“Realistic Perspective Projections for Virtual Objects and Environments” by Steinicke, Bruder and Kuhl

  • ©Frank Steinicke, Gerd Bruder, and Scott Kuhl




    Realistic Perspective Projections for Virtual Objects and Environments



    Computer graphics systems provide sophisticated means to render virtual 3D space to 2D display surfaces by applying planar geometric projections. In a realistic viewing condition the perspective applied for rendering should appropriately account for the viewer’s location relative to the image. As a result, an observer would not be able to distinguish between a rendering of a virtual environment on a computer screen and a view “through” the screen at an identical real-world scene. Until now, little effort has been made to identify perspective projections which cause human observers to judge them to be realistic.
    In this article we analyze observers’ awareness of perspective distortions of virtual scenes displayed on a computer screen.
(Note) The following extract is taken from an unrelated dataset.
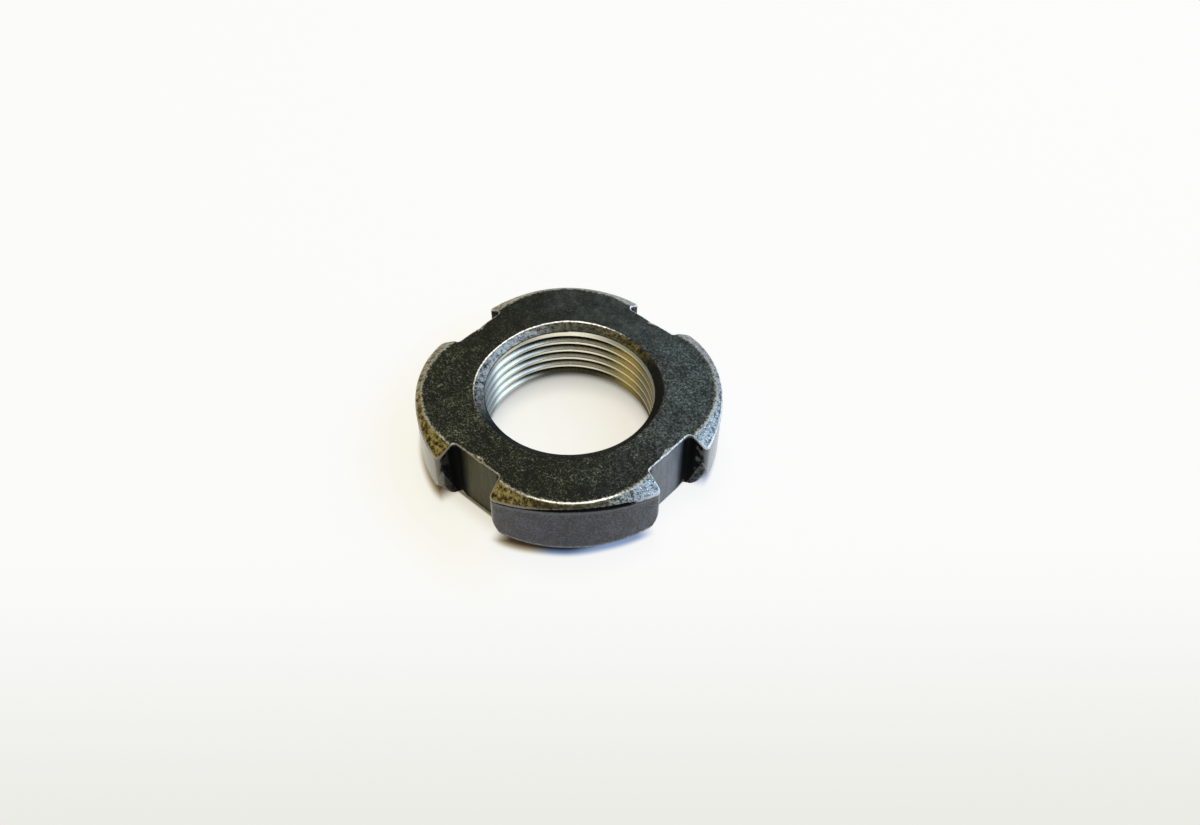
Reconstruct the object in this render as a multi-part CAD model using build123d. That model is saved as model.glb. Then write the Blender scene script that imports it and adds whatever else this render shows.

These distortions warp the virtual scene and make it differ significantly from how the scene would look in reality. We describe psychophysical experiments that explore the subject’s ability to discriminate between different perspective projections and identify projections that most closely match an equivalent real scene. We found that the field of view used for perspective rendering should match the actual visual angle of the display to provide users with a realistic view. However, we found that slight changes of the field of view in the range of 10-20% for two classes of test environments did not cause a distorted mental image of the observed models.